Wymieceni zasłużeni
Polska reprezentacja w PE: kto dostał mandat, a kto czerwoną kartkę
To już piąty raz wybieraliśmy przedstawicieli do Parlamentu Europejskiego. Po osobliwej, skrajnie scentralizowanej kampanii, którą prowadzili niemal wyłącznie liderzy obozów, choć sami nie kandydowali. Ale już kandydaci w większości byli pasywni, najczęściej poprzestając na upstrzeniu miejskich płotów swoimi obliczami. Nieoczekiwanie jednak okazało się, że personalia nie były wyborcom obojętne, gdyż często ignorowali suflowaną im przez partie kolejność nazwisk na listach wyborczych i stawiali krzyżyki wedle własnego uznania. Dzięki temu w puli 53 szczęśliwców znalazło się kilka nazwisk nieoczywistych, a i paru faworytów obeszło się smakiem.
Wybieranie europosłów to przecież wyzwanie w sumie abstrakcyjne. Zazwyczaj nie mamy śladowego choćby pojęcia, czym konkretnie zajmują się w Strasburgu i Brukseli nasi wybrańcy. O samym PE również wiemy niewiele. Głównie chyba to, że sprowadza się do gadulstwa, podczas gdy istotne decyzje zapadają na zupełnie innym, rządowym szczeblu. Ale za to można się na pięcioletnim „turnusie” w Brukseli i Strasburgu nieźle ustawić… Nie jest więc przypadkiem, że w niemal wszystkich europejskich krajach te wybory rządzą się przede wszystkim logiką wewnętrzną.
W nagrodę, za karę czy tak po prostu
Sami politycy też zresztą nie ukrywają, że aspekt finansowy jest dla nich istotny, a w niejednym przypadku wręcz kluczowy. Wystarczy przypomnieć sobie pierwsze polskie eurowybory z 2004 r., zaraz po akcesji.

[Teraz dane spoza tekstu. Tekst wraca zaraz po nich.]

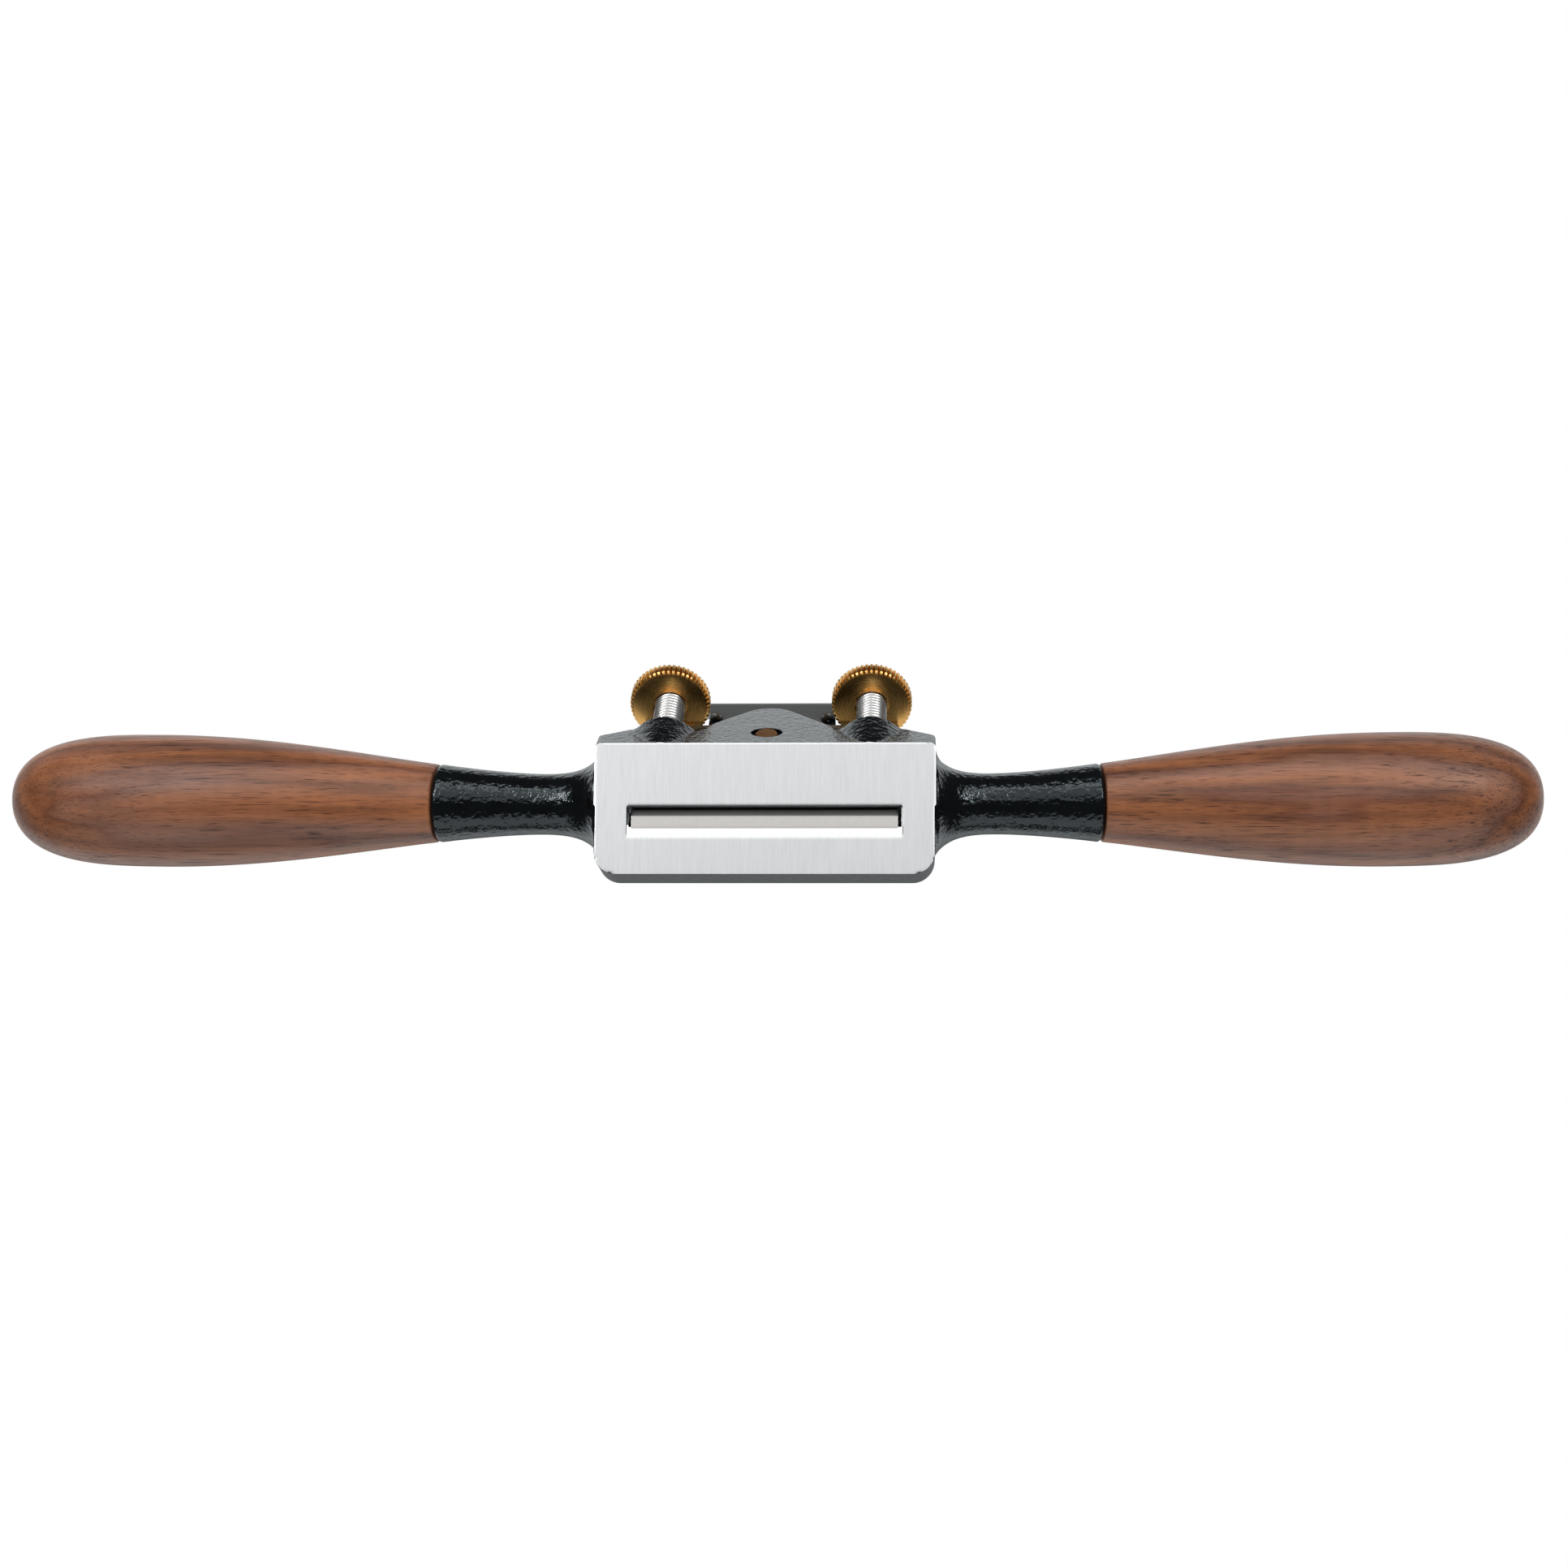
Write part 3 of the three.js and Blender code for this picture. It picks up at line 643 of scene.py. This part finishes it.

Wedle ówczesnych regulacji europosłowie mieli zarabiać tyle samo, co ich koledzy z Sejmu i Senatu. Co sprawiło, że politycy z pierwszej ligi nie palili się do kandydowania, jeśli nie liczyć niewielkiej garstki ciekawych świata i poszukujących nowych wyzwań. Na listach dominował jednak drugi garnitur, a niedobory znanych nazwisk wypełniano celebrytami, artystami bądź sportowcami.